Bo gdzieś tam czujemy, że to, co związane z seksem i seksualnością jest świetnym narzędziem dyscyplinującym. Jeśli nie masz argumentów, powiedz kobiecie, że jest głupią pizdą.
Ale potem się nie dziw, że jeśli z serca i z miłości zaproponujesz jej wytrysk na twarz, to zostaniesz zmieszany z błotem.
Bo tak długo, jak ona takie „propozycje” będzie dostawać od pijaczków spod sklepu, zdesperowanych nietrzeźwych w tramwajach lub od szefa grożącego w ten sposób gwałtem – tak długo seks będzie się kojarzył tylko i wyłącznie z przemocą. Poniżeniem. Atakiem. Chęcią obrażenia.
Dlatego mamy taki słaby klimat.
Bo zamiast szacunku dostajemy oceny.
Bo zamiast spokojnej odpowiedzi na pytanie – kubeł zimnej wody.
Bo zamiast chęci wysłuchania, jest wielka chęć ocenienia i wypowiedzenia swojej racji.
Co z tego, że Twoja racja pełna ocen i agresji może drugą stronę zaboleć? A niech boli, dobrze jej/mu tak!
A potem pytanie: dlaczego nie czujemy przyjemności w seksie? Dlaczego dotyk nie jest podniecający? Dlaczego nie ma ta i tamta osoba orgazmu?
Bo on/a musiał/a się znieczulić, żeby przetrwać w tym świecie arogancji i agresji. Bo inaczej codziennie musiał(a)by płakać lub krzyczeć ze złości. A tak się znieczulił/a i nie czuje. Przyjemności i orgazmu także. To taki efekt uboczny życia w świecie, w którym nie można zadać pytania o seks – bez groźby dostania po głowie, że się w ogóle poruszyło temat. To stąd się bierze ten emocjonalny pancerz, który potem „rozbrajamy” na różnych warsztatach tantry, kursach o seksualności itp.

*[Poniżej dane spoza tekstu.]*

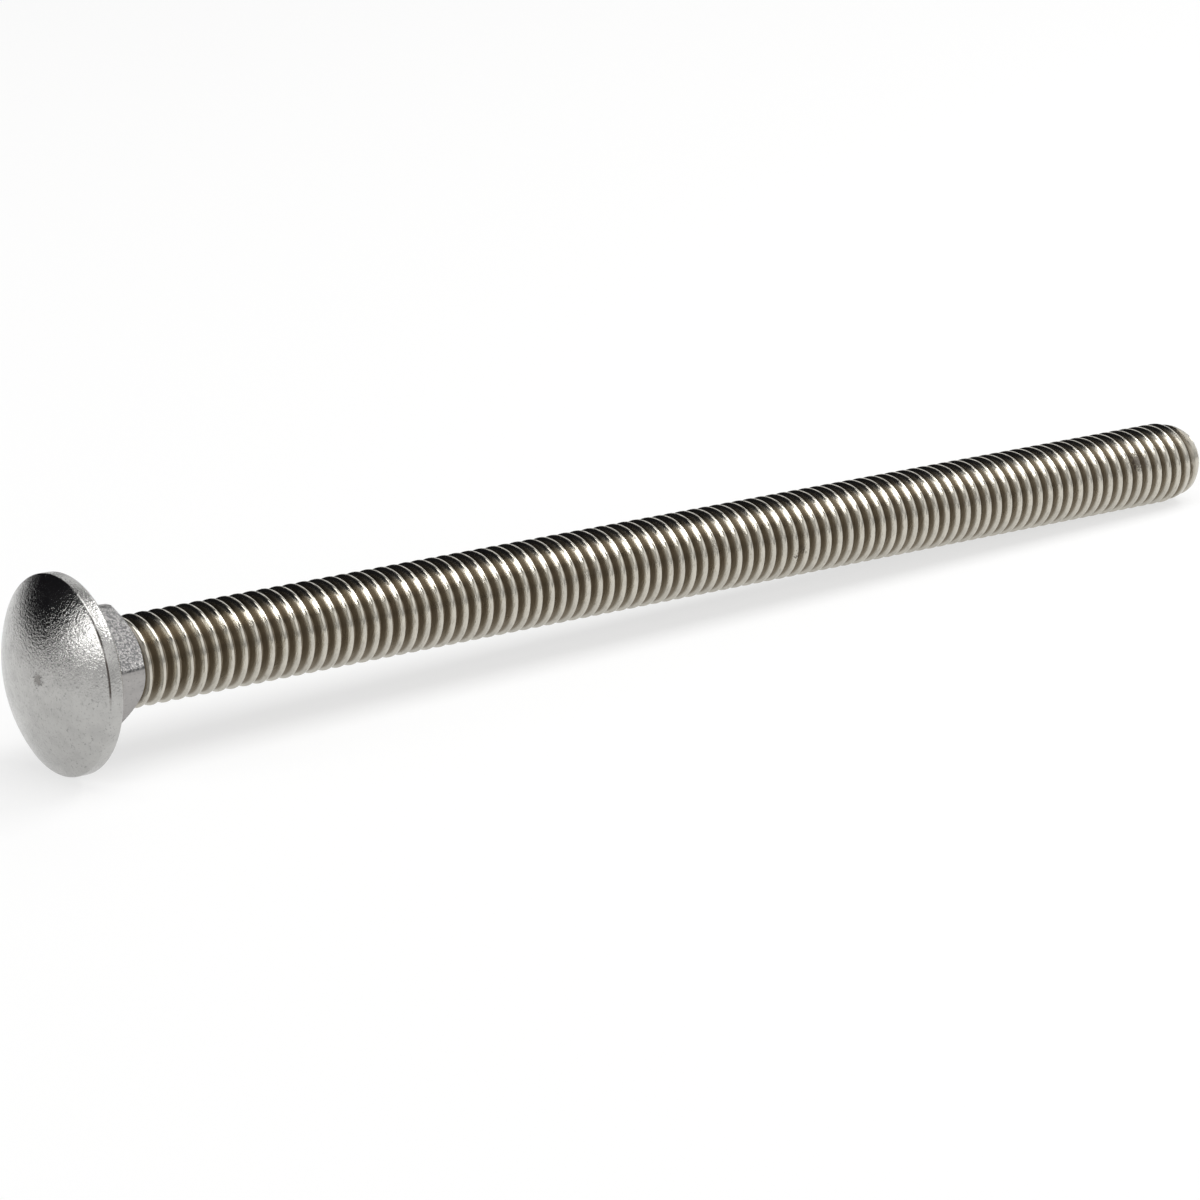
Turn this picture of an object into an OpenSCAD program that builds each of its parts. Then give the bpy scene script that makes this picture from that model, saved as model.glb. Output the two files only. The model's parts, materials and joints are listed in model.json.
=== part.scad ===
// Round-head square-neck carriage bolt, threaded up to the neck, lying at rest
// on the rim of its head and the end of its thread.

/* [Bolt] */
// Length from the bearing face under the head to the end of the point
bolt_len = 152.4; // [60:0.1:180]

/* [Head] */
// Diameter of the head
head_d = 20; // [18:0.1:24]
// Height of the whole head, from its bearing face to the top of the dome
head_h = 5; // [3.5:0.1:7]
// Height of the upright rim below the dome
rim_h = 1.6; // [1:0.1:2]
// Radius between the dome and the rim
dome_round = 0.3; // [0.1:0.05:0.5]
// Radius between the rim and the bearing face
rim_round = 0.5; // [0.1:0.05:0.5]

/* [Square neck] */
// Width of the square across its flats
neck_w = 9.4; // [9.3:0.05:10]
// Diameter over the rounded corners of the square, at the head
neck_corner_d = 12.5; // [12:0.1:13.2]
// Diameter over the corners where they start to taper
neck_end_d = 12; // [11.6:0.1:12]
// Depth of the square, from the bearing face to the end of its tapered corners
neck_len = 6.1; // [4.5:0.1:8]
// Length over which the corners taper down to the shank
neck_taper_len = 1.3; // [1:0.1:2.5]
// Turn of the square about the bolt's axis
neck_turn = 38; // [0:1:90]
// Radius of the fillet between the bearing face and the flats
neck_fillet = 0.5; // [0.2:0.1:0.8]

/* [Thread] */
// Diameter over the crests of the thread
thread_d = 9.25; // [9:0.05:9.3]
// Distance from one crest to the next, 16 threads to the inch
pitch = 1.5875; // [1.2:0.0125:2.1]
// Depth of the thread, from crest to root
thread_depth = 0.95; // [0.6:0.05:1.1]
// Width of the flat along the top of the crest
crest_w = 0.3; // [0.1:0.05:0.5]
// Turn of the thread about the bolt's axis
thread_turn = 34; // [0:1:360]

/* [Point] */
// Length over which the last crests taper before the chamfer
lead_len = 2.7; // [1:0.1:5]
// Diameter where the chamfer starts
lead_d = 8.1; // [7.6:0.1:8.6]
// Length of the chamfer
point_len = 1.2; // [0.6:0.1:2]
// Diameter of the flat end of the point
point_d = 6; // [5:0.1:7]

/* [Hidden] */

// Flat facets in one turn of the thread, fewer on a bolt with very many turns
most_thread_facets = 11400;
turns = (bolt_len - neck_len) / pitch + 2;
turn_facets = min(16, floor(most_thread_facets / (6 * turns)));

steel = [0.72, 0.71, 0.69];
smooth = 96;
smooth_small = 32;
over = 1;

// The head's round faces begin and end on one line, which is turned off the floor
seam_turn = 3.2;

head_r = head_d / 2;
thread_r = thread_d / 2;
root_r = thread_r - thread_depth;
corner_r = neck_corner_d / 2;
neck_end_r = neck_end_d / 2;
lead_r = lead_d / 2;
point_r = point_d / 2;

// Where the last full crest ends and the chamfer starts
lead_z = bolt_len - point_len - lead_len;
chamfer_z = bolt_len - point_len;

// The dome is a slice of one sphere that meets the rim's height at its edge
dome_h = head_h - rim_h;
dome_r = (head_r * head_r + dome_h * dome_h) / (2 * dome_h);
dome_z = dome_r - head_h;

// Centre of the dome's edge round, tangent inside the dome and inside the rim
dome_round_x = head_r - dome_round;
dome_round_z = dome_z - sqrt(pow(dome_r - dome_round, 2) - pow(dome_round_x, 2));
dome_edge_x = dome_round_x * dome_r / (dome_r - dome_round);
rim_round_x = head_r - rim_round;

// The bolt rests on the lower rim round and on the last full crest
rest_rise = rim_round_x - thread_r;
rest_run = lead_z + rim_round;
rest_tilt = atan2(rest_rise, rest_run) + asin(rim_round / norm([rest_rise, rest_run]));
rest_height = rim_round_x * cos(rest_tilt) - rim_round * sin(rest_tilt) + rim_round;
left_x = dome_z * cos(rest_tilt) - dome_r;
right_x = bolt_len * cos(rest_tilt) + point_r * sin(rest_tilt);

// Half of the head's outline, with its bearing face at zero and its dome below
module head_outline() {
    intersection() {
        translate([0, dome_z])
            circle(r = dome_r, $fn = smooth);
        translate([0, -head_h])
            square([dome_edge_x, head_h]);
    }
    translate([0, dome_round_z])
        square([head_r, -rim_round - dome_round_z]);
    translate([0, -rim_round])
        square([rim_round_x, rim_round]);
    translate([dome_round_x, dome_round_z])
        circle(r = dome_round, $fn = smooth_small);
    translate([rim_round_x, -rim_round])
        circle(r = rim_round, $fn = smooth_small);
}

module head() {
    color(steel)
        rotate([0, 0, seam_turn])
            rotate_extrude($fn = smooth)
                head_outline();
}

// Outline of one direction of the square, with the fillets that spread at the head
module neck_outline() {
    translate([-neck_w / 2, -over])
        square([neck_w, neck_len + over]);
    difference() {
        translate([-neck_w / 2 - neck_fillet, -over])
            square([neck_w + 2 * neck_fillet, neck_fillet + over]);
        for (side = [-1, 1])
            translate([side * (neck_w / 2 + neck_fillet), neck_fillet])
                circle(r = neck_fillet, $fn = smooth_small);
    }
}

module neck_slab() {
    translate([0, head_r, 0])
        rotate([90, 0, 0])
            linear_extrude(height = head_d)
                neck_outline();
}

// Forged square whose corners are rounded off and taper down to the shank
module neck() {
    color(steel)
        intersection() {
            rotate([0, 0, neck_turn])
                neck_slab();
            rotate([0, 0, neck_turn + 90])
                neck_slab();
            rotate_extrude($fn = smooth)
                polygon([
                    [0, -over],
                    [corner_r, -over],
                    [neck_end_r, neck_len - neck_taper_len],
                    [root_r, neck_len],
                    [0, neck_len]
                ]);
        }
}

// The thread is one skin wound along the helix. Each step round the helix has a
// root point and the two edges of the crest, and its far root is the next turn's.
thread_start = neck_len - pitch;
steps = ceil(turns) * turn_facets;
flank_w = (pitch - crest_w) / 2;
rise = [0, flank_w, flank_w + crest_w];
radius = [root_r, thread_r, thread_r];

function thread_point(step, edge) =
    let (turn_angle = 360 * step / turn_facets)
    [
        radius[edge] * cos(turn_angle),
        radius[edge] * sin(turn_angle),
        thread_start + pitch * step / turn_facets + rise[edge]
    ];

function corner(step, edge) = 3 * step + edge;

function strip(a, b, c, d) = [[a, c, b], [a, d, c]];

function skin(step) = concat(
    strip(corner(step, 0), corner(step + 1, 0), corner(step + 1, 1), corner(step, 1)),
    strip(corner(step, 1), corner(step + 1, 1), corner(step + 1, 2), corner(step, 2)),
    strip(corner(step, 2), corner(step + 1, 2),
        corner(step + 1 + turn_facets, 0), corner(step + turn_facets, 0))
);

module thread() {
    ring_points = [
        for (step = [0 : steps + turn_facets])
            for (edge = [0 : 2])
                thread_point(step, edge)
    ];
    low_hub = len(ring_points);
    high_hub = low_hub + 1;
    hub_points = [[0, 0, thread_start], [0, 0, thread_start + pitch * (steps / turn_facets + 1)]];
    skin_faces = [
        for (step = [0 : steps - 1])
            for (face = skin(step))
                face
    ];
    low_rim = concat(
        [for (step = [0 : turn_facets]) corner(step, 0)],
        [corner(0, 2), corner(0, 1)]
    );
    high_rim = concat(
        [for (step = [steps : steps + turn_facets]) corner(step, 0)],
        [corner(steps, 2), corner(steps, 1)]
    );
    low_faces = [
        for (i = [0 : len(low_rim) - 1])
            [low_hub, low_rim[i], low_rim[(i + 1) % len(low_rim)]]
    ];
    high_faces = [
        for (i = [0 : len(high_rim) - 1])
            [high_hub, high_rim[(i + 1) % len(high_rim)], high_rim[i]]
    ];
    color(steel)
        polyhedron(
            points = concat(ring_points, hub_points),
            faces = concat(skin_faces, low_faces, high_faces),
            convexity = 10
        );
}

// Everything past the end of the bolt and outside the taper of its point
module point_cut() {
    rotate_extrude($fn = smooth)
        polygon([
            [0, bolt_len],
            [point_r, bolt_len],
            [lead_r, chamfer_z],
            [thread_r, lead_z],
            [thread_r + over, lead_z],
            [thread_r + over, bolt_len + 3 * pitch],
            [0, bolt_len + 3 * pitch]
        ]);
}

module bolt() {
    translate([-(left_x + right_x) / 2, 0, rest_height])
        rotate([0, 90 + rest_tilt, 0]) {
            head();
            neck();
            difference() {
                rotate([0, 0, thread_turn])
                    thread();
                point_cut();
            }
        }
}

bolt();
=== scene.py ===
# Carriage bolt lying on a pale floor: its rolled thread, its worn steel, the light and the camera
import json
import math
import bpy
import bmesh
from mathutils import Matrix, Vector


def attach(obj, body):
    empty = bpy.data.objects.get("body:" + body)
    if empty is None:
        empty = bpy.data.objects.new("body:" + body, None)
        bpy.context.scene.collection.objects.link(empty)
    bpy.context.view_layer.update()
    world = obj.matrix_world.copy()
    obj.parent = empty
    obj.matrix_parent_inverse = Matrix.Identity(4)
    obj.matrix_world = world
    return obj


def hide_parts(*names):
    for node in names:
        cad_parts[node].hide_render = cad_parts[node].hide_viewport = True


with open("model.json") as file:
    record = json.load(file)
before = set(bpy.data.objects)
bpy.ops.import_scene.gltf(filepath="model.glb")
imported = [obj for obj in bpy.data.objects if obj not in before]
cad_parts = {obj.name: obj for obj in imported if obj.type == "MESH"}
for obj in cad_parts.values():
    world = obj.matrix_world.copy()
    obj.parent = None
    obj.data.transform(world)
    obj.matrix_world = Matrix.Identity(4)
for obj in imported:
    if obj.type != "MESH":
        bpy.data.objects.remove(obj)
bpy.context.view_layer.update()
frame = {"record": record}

mm = 0.001
recordMounts = {mount["name"]: mount for mount in frame["record"]["mounts"]}

# The bolt, in millimetres and degrees, upright with its bearing face at zero and its dome below
boltForm = {
    "length": 152.4,
    "headDiameter": 20.0,
    "headHeight": 5.0,
    "rimHeight": 1.6,
    "domeRound": 0.3,
    "rimRound": 0.5,
    "neckWidth": 9.4,
    "neckCorner": 12.5,
    "neckCornerEnd": 12.0,
    "neckLength": 6.1,
    "neckTaper": 1.3,
    "neckFillet": 0.5,
    "neckTurn": 38,
    "neckEdgeSoftness": 0.05,
    "threadDiameter": 9.25,
    "threadDepth": 0.95,
    "pitch": 1.5875,
    "crestWidth": 0.26,
    "flankAngle": 30,
    "threadTurn": 34,
    "leadLength": 2.7,
    "leadDiameter": 8.1,
    "pointLength": 1.2,
    "pointDiameter": 6.0,
}
# How finely the mesh is divided, in steps
boltSteps = {
    "threadTurn": 60,         # round one turn of the thread
    "headTurn": 240,          # round the head and the neck
    "dome": 40,
    "domeEdge": 6,
    "rim": 8,
    "fillet": 6,
    "flats": 8,
    "taper": 14,
}
faceRings = (8.6, 7.15, 6.65)     # radii of the rings across the bearing face
sharpAngle = 28                   # edges that bend by more than this stay crisp


def arc(centreX, centreZ, radius, fromAngle, toAngle, steps):
    # Points on an arc, with angles in degrees from +X towards +Z
    points = []
    for i in range(steps + 1):
        angle = math.radians(fromAngle + (toAngle - fromAngle) * i / steps)
        points.append((centreX + radius * math.cos(angle), centreZ + radius * math.sin(angle)))
    return points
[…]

To dlatego tyle ludzi w życiu nie wie, czego chce, co jest dla nich dobre itp. – bo dawno temu przestali czuć, czego chcą, co jest dla nich dobre, a co ich boli.
Pomyśl sobie – co by było, gdybyś dostawał/a w życiu dokładnie takie same związki i seks, jak słowa, którymi o nich opowiadasz? Wylądował(a)byś w piekle czy w raju?